Aquí en México se grita “aaaah” en un tono muy agudo que sale del estómago por la emoción y de repente se puede llegar a escuchar un “hazme un hijo”. Allá se escuchan más los “click, click, click” de las cámaras con prácticamente super teleobjetivos para tomar fotos hacia apenas el otro lado de la calle, y de repente uno que otro grito de “oppa”. Yo sólo llevaba mi celular con su cámara de 13 megapíxeles.
Aquí si te subes a una vaya para ver mejor, llega alguien de seguridad, flaco y de 1.70 a pedirte amablemente que te bajes de ella y si lo vuelves a hacer, el proceso se repite.

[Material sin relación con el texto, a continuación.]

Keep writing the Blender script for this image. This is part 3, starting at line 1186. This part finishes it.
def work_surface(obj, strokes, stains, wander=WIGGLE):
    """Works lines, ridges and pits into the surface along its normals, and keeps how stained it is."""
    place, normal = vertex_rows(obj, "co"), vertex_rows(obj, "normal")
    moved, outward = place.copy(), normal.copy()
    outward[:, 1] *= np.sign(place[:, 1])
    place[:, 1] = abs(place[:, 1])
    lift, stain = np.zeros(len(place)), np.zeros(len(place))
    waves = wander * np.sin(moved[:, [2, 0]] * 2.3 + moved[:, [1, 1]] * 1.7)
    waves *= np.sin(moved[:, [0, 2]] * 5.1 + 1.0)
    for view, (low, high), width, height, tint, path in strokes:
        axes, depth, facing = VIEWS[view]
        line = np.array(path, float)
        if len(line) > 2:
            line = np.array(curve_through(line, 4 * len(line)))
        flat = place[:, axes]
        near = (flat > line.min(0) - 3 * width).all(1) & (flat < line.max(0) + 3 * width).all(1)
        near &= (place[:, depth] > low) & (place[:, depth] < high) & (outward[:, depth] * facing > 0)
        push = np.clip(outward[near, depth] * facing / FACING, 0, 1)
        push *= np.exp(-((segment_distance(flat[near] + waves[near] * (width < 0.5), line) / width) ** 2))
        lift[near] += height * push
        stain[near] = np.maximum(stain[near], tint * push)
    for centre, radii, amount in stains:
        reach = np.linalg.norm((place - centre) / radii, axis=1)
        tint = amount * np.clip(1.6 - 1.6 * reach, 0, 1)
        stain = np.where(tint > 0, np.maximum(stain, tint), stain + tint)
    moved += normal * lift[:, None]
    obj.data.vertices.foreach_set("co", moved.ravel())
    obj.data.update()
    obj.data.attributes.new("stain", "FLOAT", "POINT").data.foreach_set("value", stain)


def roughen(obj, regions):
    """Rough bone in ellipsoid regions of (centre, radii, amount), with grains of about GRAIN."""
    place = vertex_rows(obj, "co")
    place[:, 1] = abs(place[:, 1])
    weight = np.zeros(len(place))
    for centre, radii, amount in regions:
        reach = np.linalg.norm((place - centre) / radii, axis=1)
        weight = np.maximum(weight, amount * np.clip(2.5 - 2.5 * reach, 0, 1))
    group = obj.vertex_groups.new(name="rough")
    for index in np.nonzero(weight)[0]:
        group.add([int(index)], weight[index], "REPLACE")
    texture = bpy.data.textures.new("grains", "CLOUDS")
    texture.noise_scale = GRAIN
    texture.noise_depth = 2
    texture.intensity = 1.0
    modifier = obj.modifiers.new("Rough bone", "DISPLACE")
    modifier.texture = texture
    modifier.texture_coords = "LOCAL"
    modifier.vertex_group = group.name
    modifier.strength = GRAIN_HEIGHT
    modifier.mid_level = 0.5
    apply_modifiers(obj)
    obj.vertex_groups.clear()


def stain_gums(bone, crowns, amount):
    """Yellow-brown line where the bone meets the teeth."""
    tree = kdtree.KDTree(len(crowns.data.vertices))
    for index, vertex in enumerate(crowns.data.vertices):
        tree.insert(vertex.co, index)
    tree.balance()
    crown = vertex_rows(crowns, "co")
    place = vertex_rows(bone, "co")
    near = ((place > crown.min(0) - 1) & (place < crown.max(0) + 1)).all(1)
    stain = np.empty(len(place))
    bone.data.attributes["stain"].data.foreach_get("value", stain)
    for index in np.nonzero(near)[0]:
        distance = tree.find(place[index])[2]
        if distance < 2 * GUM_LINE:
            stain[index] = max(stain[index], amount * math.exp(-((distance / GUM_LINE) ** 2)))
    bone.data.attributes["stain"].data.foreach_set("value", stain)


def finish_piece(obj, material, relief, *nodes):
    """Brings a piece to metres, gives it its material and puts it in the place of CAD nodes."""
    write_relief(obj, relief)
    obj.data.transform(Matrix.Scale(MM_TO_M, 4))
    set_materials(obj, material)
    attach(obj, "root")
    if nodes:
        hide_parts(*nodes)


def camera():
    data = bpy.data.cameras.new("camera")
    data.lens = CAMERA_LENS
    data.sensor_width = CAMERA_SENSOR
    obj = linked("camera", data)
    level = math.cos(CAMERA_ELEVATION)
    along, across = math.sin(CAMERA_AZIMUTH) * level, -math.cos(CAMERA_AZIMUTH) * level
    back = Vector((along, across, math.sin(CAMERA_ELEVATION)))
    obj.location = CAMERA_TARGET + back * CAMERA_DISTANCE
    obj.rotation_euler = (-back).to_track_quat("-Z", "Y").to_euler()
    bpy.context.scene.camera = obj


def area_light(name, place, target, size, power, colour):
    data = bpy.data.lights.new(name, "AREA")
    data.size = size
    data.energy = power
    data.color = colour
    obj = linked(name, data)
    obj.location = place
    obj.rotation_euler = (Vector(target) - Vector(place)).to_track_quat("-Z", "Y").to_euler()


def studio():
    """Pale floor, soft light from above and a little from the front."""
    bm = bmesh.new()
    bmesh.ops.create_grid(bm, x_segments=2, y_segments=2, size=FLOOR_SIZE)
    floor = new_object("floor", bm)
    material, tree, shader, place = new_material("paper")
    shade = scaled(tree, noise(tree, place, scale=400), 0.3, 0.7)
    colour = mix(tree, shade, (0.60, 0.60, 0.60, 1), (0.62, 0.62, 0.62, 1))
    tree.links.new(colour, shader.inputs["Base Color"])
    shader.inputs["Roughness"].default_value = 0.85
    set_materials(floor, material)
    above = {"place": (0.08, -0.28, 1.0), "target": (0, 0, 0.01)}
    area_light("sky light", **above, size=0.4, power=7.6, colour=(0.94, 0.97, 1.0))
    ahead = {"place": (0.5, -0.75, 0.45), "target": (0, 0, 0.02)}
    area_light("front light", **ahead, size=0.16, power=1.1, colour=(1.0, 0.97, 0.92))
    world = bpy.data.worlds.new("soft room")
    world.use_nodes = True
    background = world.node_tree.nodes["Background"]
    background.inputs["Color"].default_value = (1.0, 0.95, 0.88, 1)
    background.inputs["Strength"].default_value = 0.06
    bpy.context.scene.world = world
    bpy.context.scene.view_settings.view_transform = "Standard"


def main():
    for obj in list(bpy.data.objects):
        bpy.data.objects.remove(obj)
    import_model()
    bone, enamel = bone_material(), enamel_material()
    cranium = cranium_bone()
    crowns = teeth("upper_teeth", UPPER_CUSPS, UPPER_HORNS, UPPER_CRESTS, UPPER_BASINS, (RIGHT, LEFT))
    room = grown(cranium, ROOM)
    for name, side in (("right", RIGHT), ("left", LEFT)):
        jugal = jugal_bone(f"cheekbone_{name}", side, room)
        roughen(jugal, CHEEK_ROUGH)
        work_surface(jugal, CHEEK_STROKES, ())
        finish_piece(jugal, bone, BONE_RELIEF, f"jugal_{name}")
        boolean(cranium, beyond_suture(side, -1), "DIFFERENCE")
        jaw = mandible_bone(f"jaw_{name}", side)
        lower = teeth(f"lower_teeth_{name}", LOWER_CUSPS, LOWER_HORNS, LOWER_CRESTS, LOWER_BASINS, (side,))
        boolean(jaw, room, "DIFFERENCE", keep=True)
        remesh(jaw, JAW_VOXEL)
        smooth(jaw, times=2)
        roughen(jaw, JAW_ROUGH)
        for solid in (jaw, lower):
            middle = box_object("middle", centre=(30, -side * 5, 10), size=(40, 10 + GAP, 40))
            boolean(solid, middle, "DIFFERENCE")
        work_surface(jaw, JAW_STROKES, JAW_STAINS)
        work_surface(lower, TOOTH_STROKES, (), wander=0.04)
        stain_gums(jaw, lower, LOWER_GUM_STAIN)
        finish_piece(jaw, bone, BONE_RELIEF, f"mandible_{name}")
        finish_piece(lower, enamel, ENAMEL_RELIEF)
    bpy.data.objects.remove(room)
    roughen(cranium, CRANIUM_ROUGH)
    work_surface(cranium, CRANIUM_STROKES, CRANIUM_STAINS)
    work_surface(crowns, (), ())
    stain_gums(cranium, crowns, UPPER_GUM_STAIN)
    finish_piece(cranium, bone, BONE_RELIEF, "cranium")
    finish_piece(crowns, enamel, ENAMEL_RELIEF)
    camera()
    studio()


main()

Allá las fanáticas llevan sus banquitos personales de unos 30 centímetros para poder tomar mejores fotos. Al ver a una haciéndolo, un coreano fornido de mínimo 1.85, se abre paso sin más hasta el corazón de la multitud y en menos de 10 segundos regresa con los dos brazos llenos de banquitos coloridos, haciendo contraste con su cara gris. Yo y mis 1.53 centímetros sólo me quedaba hasta atrás de la multitud esperando pasar desapercibida, para resguardarme de cualquier empujón o codazo de las fans coreanas que miran con recelo a las extranjeras.

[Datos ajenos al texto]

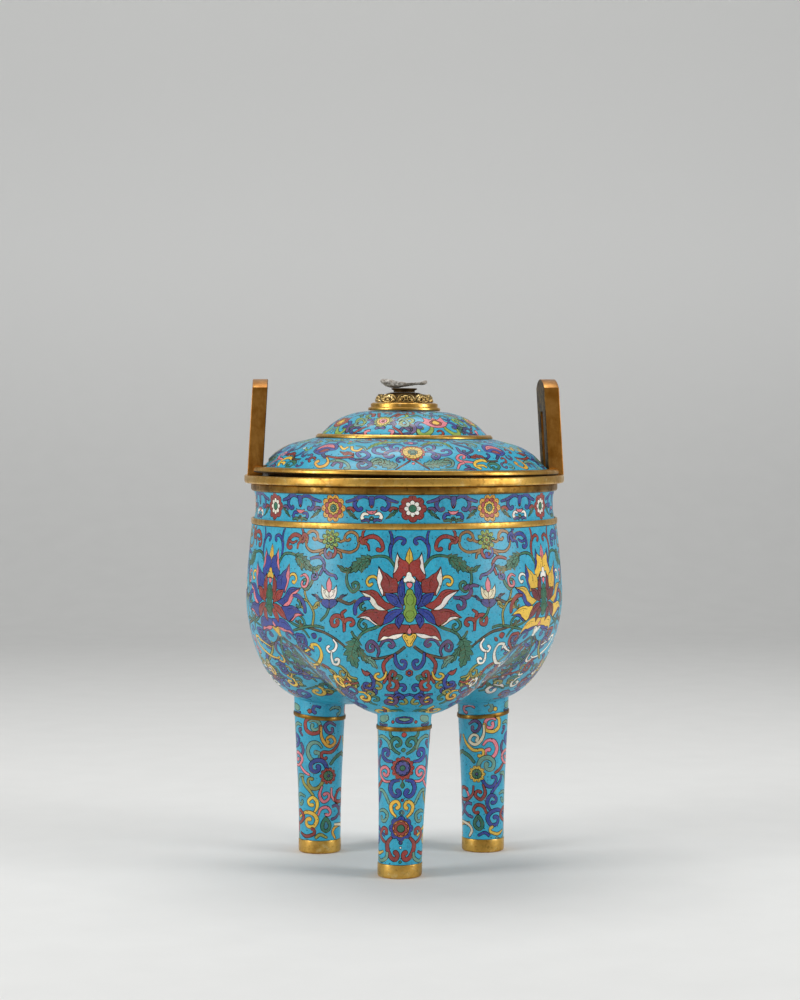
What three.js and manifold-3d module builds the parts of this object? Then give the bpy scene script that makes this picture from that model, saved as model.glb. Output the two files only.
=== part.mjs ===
// A lidded tripod incense burner: a copper bowl with cloisonne enamel, round above and swelling into three
// pouches below, each on a tubular leg, with gilt-bronze mouldings, two upright loop handles, and a domed lid
// that lifts straight off.
// Units are millimetres, +Z is up, and the origin is on the floor under the middle of the bowl.
import * as THREE from 'three';
import { mergeVertices } from 'three/addons/utils/BufferGeometryUtils.js';
import Module from 'manifold-3d';

const wasm = await Module();
wasm.setup();

// Driving dimensions
const GAP = 0.3;              // between pieces that are soldered or rest on each other
const WALL = 3.4;             // copper sheet with its enamel
const LID_WALL = 2.6;
const ROUND = 56;             // facets round the mouldings and the lid
const BOWL_ROUND = 72;        // facets round the bowl
const BOWL_STEPS = 10;        // rows down its pouches
const LEG_ROUND = 24;         // facets round a leg
const FINIAL_ROUND = 32;      // facets round the finial's base and seat
const STUD_ROUND = 20;        // facets round the small turned pieces of the finial

const BELLY = { radius: 164.5, widest: 280.9, top: 350.2, topRadius: 158.5, shoulder: 1.3, wall: 4.4 };
// Under the height `start` the bowl is three pouches. Each is a stack of circles whose middles move out to
// `reach` while they shrink; `swell` and `spread` are exponents, and `valley` is the width in degrees of the
// rounding between two pouches.
const POUCH = { start: 270, bottom: 158, reach: 75, swell: 2.7, spread: 1.4, valley: 6 };
const NECK = {
  bottom: 350.5, top: 384.4, foot: 156.5, waist: 154.6, lip: 156.2, waistFrom: 364, waistTo: 378,
};

// Mouldings. `under` and `over` are how far their lower and upper edges are worn back: inwards, then up or down.
const BELT = { bottom: 350.5, top: 356.8, radius: 159.4, under: [1, 1.75], over: [1, 1.75] };
const LOWER_RIM = { bottom: 384.7, top: 392.4, radius: 159.3, under: [1.2, 1.6], over: [0.8, 1] };
const UPPER_RIM = { bottom: 392.7, top: 401.0, radius: 166.2, mouth: 142, under: [1.6, 2.2], over: [1.2, 1.6] };

const HANDLE = {
  width: 66, thickness: 15.8, inner: 147.3, slotWidth: 22, slotTop: 466.5,
  slotCorner: 4, shoulder: 491, crown: 500, lean: 5.3 / 90,
  tenonWidth: 12, tenonDepth: 6.5, tenonInset: 1.5, tenonThickness: 10,
};

// Each leg's distance from the axis, its angle from the front, the middle height of its ring, and its lean:
// how far it goes sideways for each millimetre of height under `LEG_PIVOT`.
const LEGS = {
  front: { reach: 100, turn: -3.5, ring: 150.6, lean: 4.6 / 150 },
  right: { reach: 95, turn: 114.4, ring: 146.4, lean: 0 },
  left: { reach: 97, turn: 244.1, ring: 145.2, lean: 0 },
};
const LEG_PIVOT = 160;
const LEG_OUTLINE = [[22.0, 14.3], [22.3, 41], [23.2, 73], [25.0, 111], [26.8, 150], [27.6, 186]];
const LEG_RING = { height: 4, edge: 1.1, crest: 1.5, flat: 0.75 };
const FOOT = { height: 14, radius: 22.4, spigot: 21, edge: 1.3 };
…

Sí aquí sal un telonero, lo vociferan y se intenta bailar con sus canciones. No en medida a como lo hacen con sus ídolos, pero sí para que no se sienta mal. Allá aunque la persona enfrente de ellas sea un Don Nadie, o el próximo Michael Jackson rookie, si no es el artista al que fueron a ver, lo máximo que se puede llevar son un par de aplausos apenas audibles para ellas mismas.
Aunque no se estudia para ser fan, quizá sí se aprende, o por lo menos uno se acostumbra, ¿qué tan diferente puede ser empezar a disfrutar del chorrito de agua después de hacer del baño a dejar de gritar por todo y metódicamente ir a tomar fotos e irse sin haber disfrutado del momento? Quizá, mucho.